▶ TASK BRIEF: Every line holding the string "loose" should be gathered.

═════ PROVIDED ENTRIES ═════

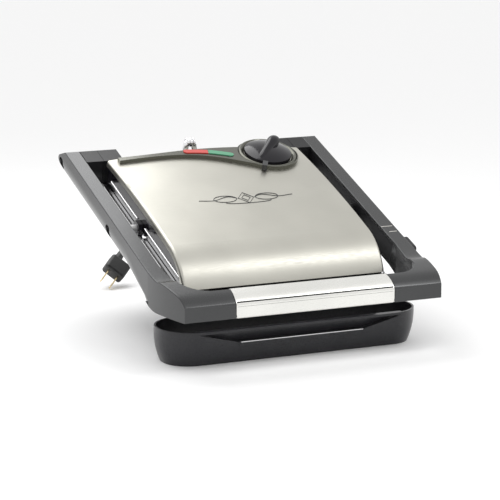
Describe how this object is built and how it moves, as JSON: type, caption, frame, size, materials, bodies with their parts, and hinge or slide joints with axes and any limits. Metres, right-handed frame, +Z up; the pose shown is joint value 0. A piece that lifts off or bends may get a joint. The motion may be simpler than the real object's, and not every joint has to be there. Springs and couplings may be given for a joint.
{
  "type": "panini press",
  "caption": "Contact grill with a hinged U-shaped handle, floating curved upper housing, thermostat knob, lamps, fold-out rear stand and loose drip tray.",
  "frame": {"origin": "middle of the footprint on the table surface, measured without the cord and plug", "axes": "+Z up, -Y towards the handle at the front, +X to the right seen from the front"},
  "size_m": [0.3104, 0.4852, 0.1897],
  "materials": {
    "black_plastic": "matte black moulded plastic",
    "gloss_black": "gloss black",
    "arm_grey": "satin metallic grey paint",
    "panel_grey": "satin olive grey",
    "tray_charcoal": "satin charcoal",
    "white_plastic": "cream heat-resistant plastic",
    "plug_plastic": "matte black",
    "cover_steel": "fine brushed",
    "grip_steel": "fine brushed, bright",
    "zinc_steel": "zinc plated",
    "element": "heat darkened",
    "polished_trim": "polished",
    "grill_plate": "dark non-stick coating",
    "shield": "mill",
    "rubber_pad": "matte",
    "cord_sheath": "matte black",
    "blade_brass": "plain",
    "red_lens": "translucent red",
    "green_lens": "translucent green",
    "lamp_glass": "clear neon lamp"
  },
  "bodies": {
    "base": {"base_shell": "black_plastic", "base_rim": "polished_trim", "bottom_cover": "black_plastic", "left_hinge_block": "black_plastic", "right_hinge_block": "black_plastic", "lower_plate": "grill_plate", "lower_element": "element", "lower_heat_shield": "shield", "spacer_posts": "zinc_steel", "terminal_block": "white_plastic", "front_legs": "black_plastic", "leg_pads": "rubber_pad", "rear_pads": "rubber_pad", "bottom_screws": "zinc_steel", "stand_lugs": "black_plastic", "stand_pin": "zinc_steel", "strain_relief": "cord_sheath", "cord_base_end": "cord_sheath", "cord_coil": "cord_sheath", "cord_plug_end": "cord_sheath", "plug_body": "plug_plastic", "plug_blades": "blade_brass"},
    "stand": {"rear_stand": "black_plastic", "stand_pads": "rubber_pad"},
    "handle": {"left_arm": "arm_grey", "right_arm": "arm_grey", "left_arm_bosses": "black_plastic", "right_arm_bosses": "black_plastic", "left_arm_liner": "black_plastic", "right_arm_liner": "black_plastic", "arm_stiffeners": "zinc_steel", "handle_rail": "zinc_steel", "grip_core": "black_plastic", "grip_sleeve": "grip_steel", "hinge_pins": "zinc_steel", "float_pins": "zinc_steel", "arm_screws": "zinc_steel", "lock_guide": "arm_grey"},
    "lock": {"lock_slider": "gloss_black"},
    "upper": {"top_cover": "cover_steel", "upper_skirt": "gloss_black", "upper_plate": "grill_plate", "upper_element": "element", "upper_heat_shield": "shield", "upper_plate_screws": "zinc_steel", "pivot_brackets": "gloss_black", "control_panel": "panel_grey", "knob_bezel": "panel_grey", "index_clip": "arm_grey", "lens_red": "red_lens", "lens_green": "green_lens", "lamp_red": "lamp_glass", "lamp_green": "lamp_glass", "thermostat": "white_plastic", "steel_conduit": "polished_trim"},
    "knob": {"knob": "gloss_black", "knob_shaft": "zinc_steel"},
    "tray": {"drip_tray": "tray_charcoal"}
  },
  "joints": [
    {"name": "handle_open", "type": "hinge", "parent": "base", "child": "handle", "pos_m": [-0.0052, 0.15699, 0.16544], "axis": [-1, 0, 0], "range_deg": [0, 95]},
    {"name": "upper_float", "type": "hinge", "parent": "handle", "child": "upper", "pos_m": [-0.0052, 0.01912, 0.11444], "axis": [1, 0, 0], "range_deg": [0, 8.6]},
    {"name": "knob_turn", "type": "hinge", "parent": "upper", "child": "knob", "pos_m": [0.0628, 0.09416, 0.17099], "axis": [0, 0.3469, -0.9379], "range_deg": [0, 270]},
    {"name": "lock_slide", "type": "slide", "parent": "handle", "child": "lock", "axis": [0, 0.9379, 0.3469], "range_m": [0, 0.012]},
    {"name": "stand_fold", "type": "hinge", "parent": "base", "child": "stand", "pos_m": [-0.0052, 0.125, 0.09337], "axis": [-1, 0, 0], "range_deg": [0, 80]},
    {"name": "tray_slide", "type": "slide", "parent": "base", "child": "tray", "axis": [0, -1, 0], "range_m": [0, 0.15]}
  ],
  "couplings": [
    {"joint": "upper_float", "follows": "handle_open", "ratio": 0.09}
  ]
}
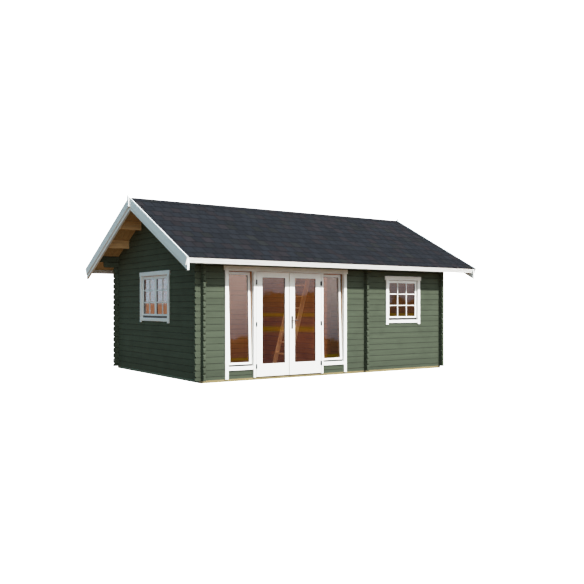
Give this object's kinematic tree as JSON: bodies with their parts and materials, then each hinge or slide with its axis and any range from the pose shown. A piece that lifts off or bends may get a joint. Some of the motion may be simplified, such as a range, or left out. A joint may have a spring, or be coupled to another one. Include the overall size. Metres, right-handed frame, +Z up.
{
  "type": "log cabin",
  "caption": "Garden log cabin with interlocking log walls, a pitched shingle roof with wide eaves, a glazed double door between tall side windows, and small paned windows.",
  "frame": {"origin": "middle of the footprint on the ground under the foundation beams", "axes": "+X along the front wall to the right, +Y from the front wall to the rear wall, +Z up; the doors open towards -Y"},
  "size_m": [6.881, 4.9736, 3.455],
  "materials": {
    "green_log": "green grey wood stain with fine grain",
    "white_paint": "smooth white paint",
    "pale_beam": "pale bare timber",
    "dark_beam": "dark green treated timber",
    "pine": "bare pine boards",
    "shingle": "mineral surfaced bitumen shingles",
    "glass": "clear double glazing, slightly dark",
    "seal": "dark weather strip",
    "hinge_metal": "dull dark zinc",
    "handle_metal": "satin metal"
  },
  "bodies": {
    "cabin": {"long_beams": "pale_beam", "cross_beams": "dark_beam", "floor_boards": "pine", "loft_ladder": "pine", "front_wall_left": "green_log", "front_wall_over_door": "green_log", "front_wall_right": "green_log", "front_panel_logs": "green_log", "rear_wall": "green_log", "left_gable_wall": "green_log", "right_gable_wall": "green_log", "partition_sides": "green_log", "partition_over_door": "green_log", "purlins": "pine", "roof_boards": "pine", "shingles": "shingle", "ridge_cap": "shingle", "fascias": "white_paint", "verge_boards": "white_paint", "bargeboards": "white_paint", "verge_caps": "white_paint", "finials": "white_paint", "entrance_posts": "white_paint", "entrance_head": "white_paint", "door_sill": "pale_beam", "side_window_sills": "white_paint", "entrance_trims": "white_paint", "side_window_sashes": "white_paint", "side_window_glass": "glass", "window_strips": "seal", "front_window_frame": "white_paint", "front_window_sash": "white_paint", "front_window_glass": "glass", "front_window_trims": "white_paint", "gable_window_frame": "white_paint", "gable_window_sashes": "white_paint", "gable_window_glass": "glass", "gable_window_trims": "white_paint"},
    "left_door": {"left_door_leaf": "white_paint", "left_door_glass": "glass", "left_door_hinges": "hinge_metal"},
    "right_door": {"right_door_leaf": "white_paint", "right_door_glass": "glass", "right_door_hinges": "hinge_metal", "door_handle": "handle_metal"}
  },
  "joints": [
    {"name": "left_door_hinge", "type": "hinge", "parent": "cabin", "child": "left_door", "pos_m": [-1.787, -1.976, 0], "axis": [0, 0, -1], "range_deg": [0, 110]},
    {"name": "right_door_hinge", "type": "hinge", "parent": "cabin", "child": "right_door", "pos_m": [-0.327, -1.976, 0], "axis": [0, 0, 1], "range_deg": [0, 110]}
  ]
}
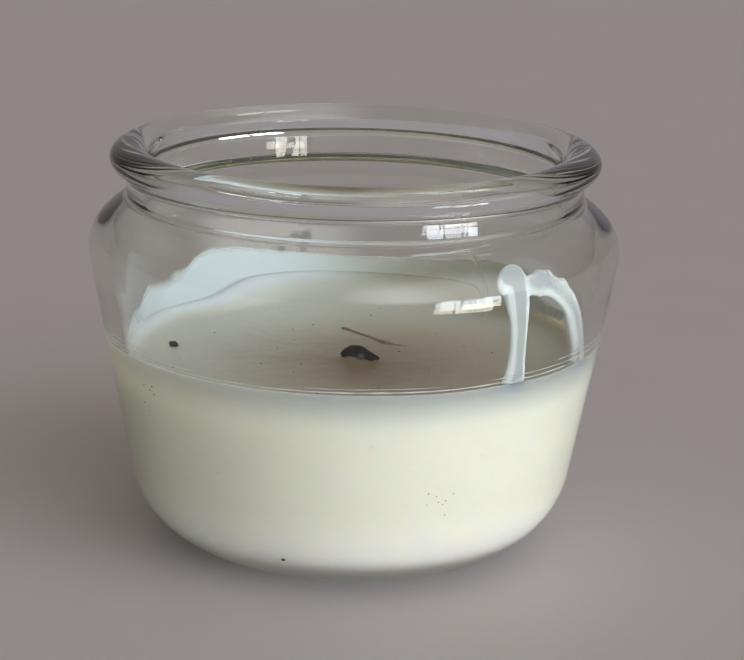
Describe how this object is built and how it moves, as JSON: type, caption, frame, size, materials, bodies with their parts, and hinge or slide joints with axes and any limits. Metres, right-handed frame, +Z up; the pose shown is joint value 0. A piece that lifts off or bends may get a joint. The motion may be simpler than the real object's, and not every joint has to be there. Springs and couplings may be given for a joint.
{
  "type": "used jar candle",
  "caption": "Wide-mouthed clear glass candle jar with a rolled rim, half full of ivory wax, with a burnt wick bent over on the pool and wax runs on the inside wall.",
  "frame": {"origin": "centre of the base, on the surface the jar stands on", "axes": "+Z up the jar's axis, -Y towards the front, where the wax run is to the right of the middle, +X to the right"},
  "size_m": [0.086, 0.086, 0.0663],
  "materials": {
    "jar_glass": "clear pressed glass, faint green tint",
    "ivory_wax": "translucent ivory wax, satin",
    "thin_wax": "thin translucent wax, bluish white",
    "wick_cotton": "braided cotton, burnt at the top",
    "tab_steel": "bright tinplate",
    "adhesive": "white adhesive foam",
    "char": "burnt carbon",
    "burnt_sliver": "scorched fibre"
  },
  "bodies": {
    "root": {"glass_jar": "jar_glass", "wax_fill": "ivory_wax", "wick": "wick_cotton", "wick_tab": "tab_steel", "wick_sticker": "adhesive", "wax_drip": "thin_wax", "wall_film": "thin_wax", "char_crumb": "char", "wick_sliver": "burnt_sliver"}
  },
  "joints": []
}
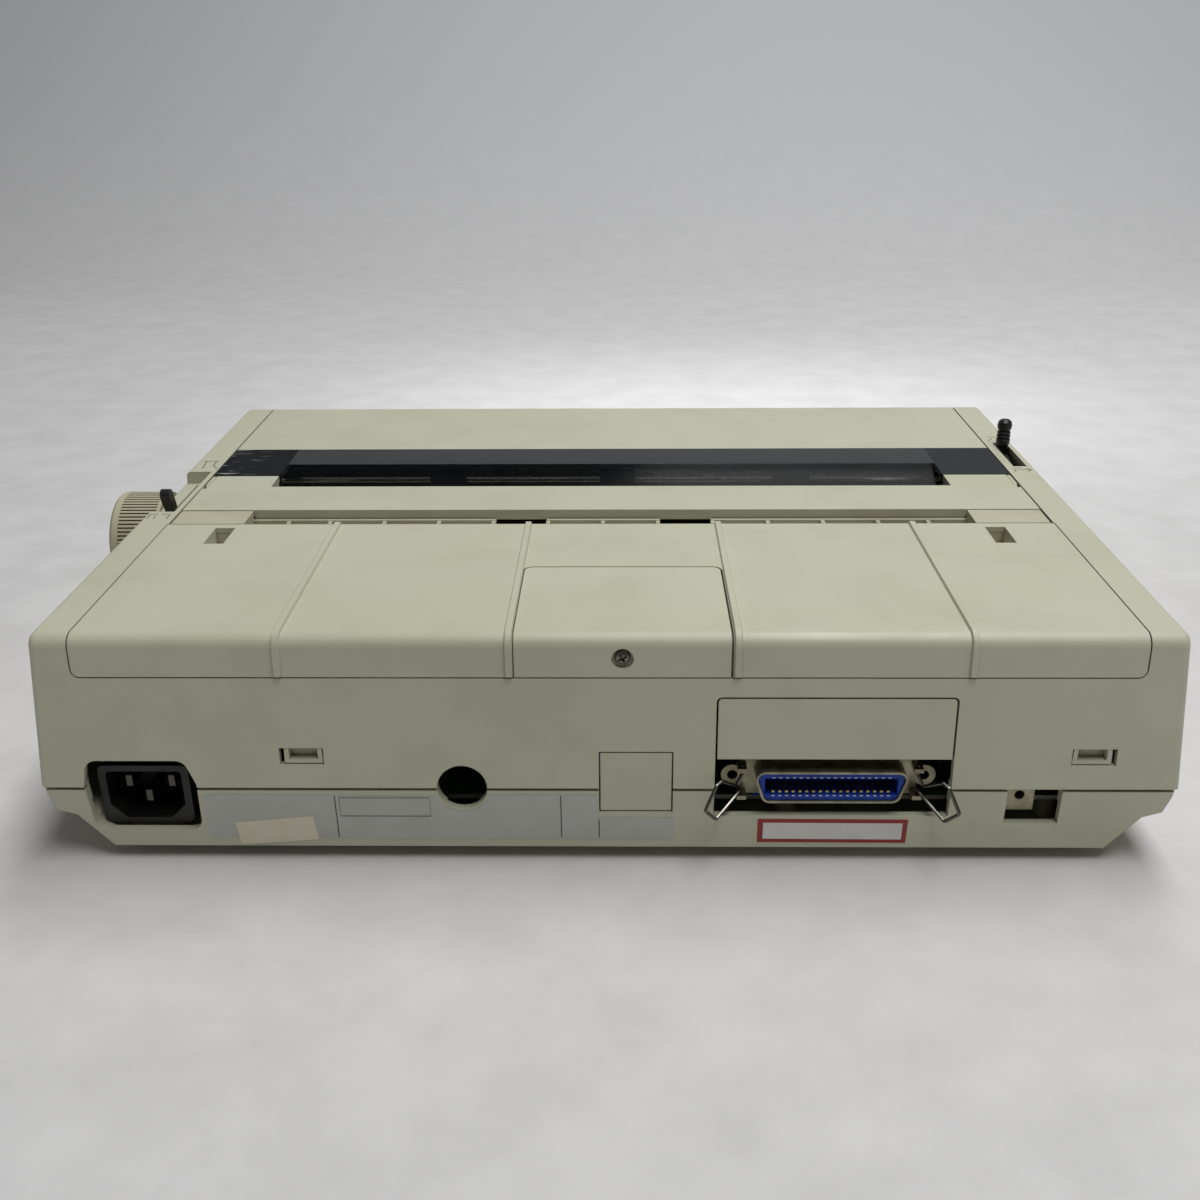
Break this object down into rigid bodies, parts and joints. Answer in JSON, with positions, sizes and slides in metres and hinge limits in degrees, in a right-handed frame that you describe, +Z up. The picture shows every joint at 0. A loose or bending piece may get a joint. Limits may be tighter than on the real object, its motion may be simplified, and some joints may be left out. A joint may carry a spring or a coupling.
{
  "type": "dot matrix printer",
  "caption": "Low desktop dot matrix printer with hinged access and paper covers, pin-feed platen, moving print head carriage, paper bail and rear parallel socket.",
  "frame": {"origin": "middle of the base, on the table", "axes": "+X along the platen towards the knob, +Y towards the back with the sockets, +Z up"},
  "size_m": [0.3828, 0.2836, 0.0926],
  "materials": {
    "case_plastic": "fine moulded texture, slightly yellowed",
    "smoked_plastic": "smoked, polished",
    "panel_plastic": "satin dark",
    "black_plastic": "satin black",
    "rubber": "ground",
    "zinc_steel": "zinc plated sheet",
    "bright_steel": "ground, nickel plated",
    "motor_steel": "drawn can",
    "head_metal": "black anodised die casting",
    "ivory_plastic": "acetal",
    "board_green": "solder resist on glass laminate",
    "blue_plastic": "moulded",
    "gold_contact": "gold plated",
    "lamp_green": "clear tinted"
  },
  "bodies": {
    "root": {"tray": "case_plastic", "upper_case": "case_plastic", "rear_panel": "case_plastic", "option_cover": "case_plastic", "connector_cover": "case_plastic", "blank_plug": "case_plastic", "paper_chute": "case_plastic", "feet": "rubber", "left_side_frame": "zinc_steel", "right_side_frame": "zinc_steel", "guide_shaft": "bright_steel", "front_rail": "zinc_steel", "drive_belt": "rubber", "carriage_motor": "motor_steel", "belt_tensioner": "zinc_steel", "line_feed_motor": "motor_steel", "main_board": "board_green", "board_parts": "black_plastic", "transformer": "zinc_steel", "mains_inlet": "black_plastic", "inlet_pins": "bright_steel", "connector_shell": "zinc_steel", "connector_insert": "blue_plastic", "connector_contacts": "gold_contact", "ground_terminal": "zinc_steel", "case_screws": "bright_steel", "cover_screw": "bright_steel", "control_panel": "panel_plastic", "indicator_lamps": "lamp_green", "panel_board": "board_green", "switch_body": "black_plastic"},
    "access_cover": {"access_cover": "case_plastic", "visor": "smoked_plastic", "cover_arms": "smoked_plastic"},
    "paper_cover": {"paper_cover": "case_plastic"},
    "platen": {"platen_roller": "rubber", "platen_shaft": "bright_steel", "platen_knob": "case_plastic", "platen_gear": "ivory_plastic", "pin_wheels": "black_plastic"},
    "idler_gear": {"idler_gear": "ivory_plastic"},
    "motor_pinion": {"motor_pinion": "bright_steel"},
    "release_lever": {"release_lever": "black_plastic"},
    "pressure_frame": {"pressure_frame": "zinc_steel", "pressure_rollers": "rubber"},
    "paper_bail": {"bail_frame": "bright_steel", "bail_rollers": "rubber", "bail_lever": "black_plastic"},
    "carriage": {"carriage": "black_plastic", "print_head": "head_metal", "ribbon_cartridge": "panel_plastic"},
    "ribbon_knob": {"ribbon_knob": "ivory_plastic"},
    "drive_pulley": {"drive_pulley": "ivory_plastic"},
    "idler_pulley": {"idler_pulley": "ivory_plastic"},
    "plug_lock_inner": {"plug_lock_inner": "bright_steel"},
    "plug_lock_outer": {"plug_lock_outer": "bright_steel"},
    "select_button": {"select_button": "ivory_plastic"},
    "line_feed_button": {"line_feed_button": "ivory_plastic"},
    "form_feed_button": {"form_feed_button": "ivory_plastic"},
    "power_rocker": {"power_rocker": "black_plastic"}
  },
  "joints": [
    {"name": "access_cover_hinge", "type": "hinge", "parent": "root", "child": "access_cover", "pos_m": [-0.00991, -0.01843, 0.0781], "axis": [-1, 0, 0], "range_deg": [0, 85]},
    {"name": "paper_cover_hinge", "type": "hinge", "parent": "root", "child": "paper_cover", "pos_m": [-0.00991, 0.00957, 0.0781], "axis": [-1, 0, 0], "range_deg": [0, 70]},
    {"name": "platen_turn", "type": "hinge", "parent": "root", "child": "platen", "pos_m": [-0.00991, -0.01443, 0.056], "axis": [1, 0, 0], "continuous": true},
    {"name": "idler_turn", "type": "hinge", "parent": "root", "child": "idler_gear", "pos_m": [0.14609, 0.02182, 0.04458], "axis": [1, 0, 0], "continuous": true},
    {"name": "pinion_turn", "type": "hinge", "parent": "root", "child": "motor_pinion", "pos_m": [0.14609, 0.04557, 0.034], "axis": [1, 0, 0], "continuous": true},
    {"name": "release_turn", "type": "hinge", "parent": "root", "child": "release_lever", "pos_m": [0.16209, -0.00243, 0.028], "axis": [1, 0, 0], "range_deg": [0, 24]},
    {"name": "pressure_swing", "type": "hinge", "parent": "root", "child": "pressure_frame", "pos_m": [-0.00991, 0.00057, 0.024], "axis": [1, 0, 0], "range_deg": [0, 5]},
    {"name": "bail_swing", "type": "hinge", "parent": "root", "child": "paper_bail", "pos_m": [-0.00991, -0.05293, 0.0369], "axis": [-1, 0, 0], "range_deg": [0, 31.5]},
    {"name": "carriage_slide", "type": "slide", "parent": "root", "child": "carriage", "axis": [1, 0, 0], "range_m": [0, 0.19]},
    {"name": "ribbon_knob_turn", "type": "hinge", "parent": "carriage", "child": "ribbon_knob", "pos_m": [-0.07891, -0.09243, 0.061], "axis": [0, 0, 1], "continuous": true},
    {"name": "drive_pulley_turn", "type": "hinge", "parent": "root", "child": "drive_pulley", "pos_m": [0.11809, -0.08443, 0.024], "axis": [0, 0, -1], "range_deg": [0, 1810]},
    {"name": "idler_pulley_turn", "type": "hinge", "parent": "root", "child": "idler_pulley", "pos_m": [-0.13791, -0.08443, 0.024], "axis": [0, 0, -1], "range_deg": [0, 1810]},
    {"name": "plug_lock_inner_turn", "type": "hinge", "parent": "root", "child": "plug_lock_inner", "pos_m": [-0.05361, 0.12757, 0.0281], "axis": [0, 0, 1], "range_deg": [0, 60]},
    {"name": "plug_lock_outer_turn", "type": "hinge", "parent": "root", "child": "plug_lock_outer", "pos_m": [-0.10981, 0.12757, 0.0281], "axis": [0, 0, -1], "range_deg": [0, 60]},
    {"name": "select_press", "type": "slide", "parent": "root", "child": "select_button", "axis": [0, 0.9744, -0.2249], "range_m": [0, 0.0012], "stiffness_N_per_m": 400},
    {"name": "line_feed_press", "type": "slide", "parent": "root", "child": "line_feed_button", "axis": [0, 0.9744, -0.2249], "range_m": [0, 0.0012], "stiffness_N_per_m": 400},
    {"name": "form_feed_press", "type": "slide", "parent": "root", "child": "form_feed_button", "axis": [0, 0.9744, -0.2249], "range_m": [0, 0.0012], "stiffness_N_per_m": 400},
    {"name": "power_rocker_tilt", "type": "hinge", "parent": "root", "child": "power_rocker", "pos_m": [0.16611, -0.08243, 0.05], "axis": [0, 0, 1], "range_deg": [0, 12]}
  ],
  "couplings": [
    {"joint": "idler_turn", "follows": "platen_turn", "ratio": -0.9},
    {"joint": "pinion_turn", "follows": "platen_turn", "ratio": 3},
    {"joint": "pressure_swing", "follows": "release_turn", "ratio": 0.20833},
    {"joint": "drive_pulley_turn", "follows": "carriage_slide", "rad_per_m": 165.29},
    {"joint": "idler_pulley_turn", "follows": "carriage_slide", "rad_per_m": 165.29}
  ]
}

═════

▶ EXERCISE RESULT:
  "caption": "Contact grill with a hinged U-shaped handle, floating curved upper housing, thermostat knob, lamps, fold-out rear stand and loose drip tray.",
Break this object down into rigid bodies, parts and joints. Answer in JSON, with positions, sizes and slides in metres and hinge limits in degrees, in a right-handed frame that you describe, +Z up. The picture shows every joint at 0. A loose or bending piece may get a joint. Limits may be tighter than on the real object, its motion may be simplified, and some joints may be left out. A joint may carry a spring or a coupling.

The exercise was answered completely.